Nunca tal se constou.

Que o tempo está a mudar, já ninguém duvida, mesmo os mais desatentos, agora que essas transformações meteorológicas atinjam tão fortemente o crescimento de sementeiras e plantios, é que não passaria pela cabeça dos mais antigos, habituados a vindimar em meados de Setembro.

Este ano, porém, aqui na Ponta da Ilha, já houve quem, ao levantar das uvas, tivesse de apanhá-las para não as perder, dado o seu adiantado estado de maturação.
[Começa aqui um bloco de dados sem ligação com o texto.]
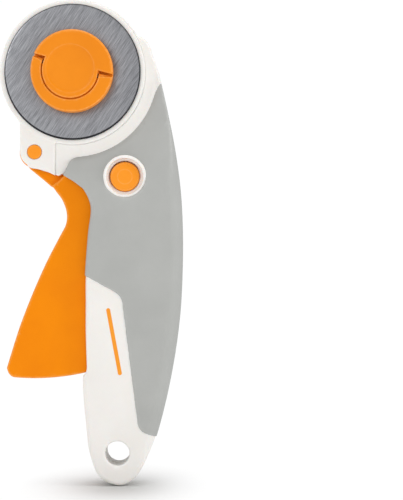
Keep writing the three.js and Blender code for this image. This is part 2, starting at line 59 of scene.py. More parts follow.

Eu, por mim, pequeno proprietário com  meia dúzia de currais de vinha de cheiro, trabalhadas pelo Manuel Raulino, vou-me dar ao trabalho de vindimar por estes dias, desde que a vinha esteja seca das últimas chuvadas.  Enquanto aqui estou, gosto de transformar-me em “Jacinto rural”, a personagem de Eça que me encantou nos tempos de juventude. Aproxima-me da pedra roliça dos currais de vinha, dos milheirais crescidos, mesclados de grandes mogangos pintados de amarelo torrado, das silvas com amoras maduras, das faias e dos incensos, dos pássaros que acordam as manhãs, muitos antes do nascer do sol que se vai afastando, cada vez mais, da Ponta do Topo.

Não me canso de repetir a afirmação de Raúl Brandão: “A ilha do Pico cheira” pois esta é uma das suas maiores atrações.

Volta a chover. Lá fora, ao relento da noite, ficaram as garrafas que ontem, enchi com Angelica do ano passado. É a minha única produção, pois ninguém faz vinho de cheiro com 50 litros de mosto.

A Angelica passou a ser a minha especialidade. Quatro litros de mosto, um de álcool e temos uma bebida agradável, de baixa graduação, para oferecer aos amigos na adega, juntamente com biscoitos, massa sovada ou bolo de véspera do Espírito Santo conservados na frisa.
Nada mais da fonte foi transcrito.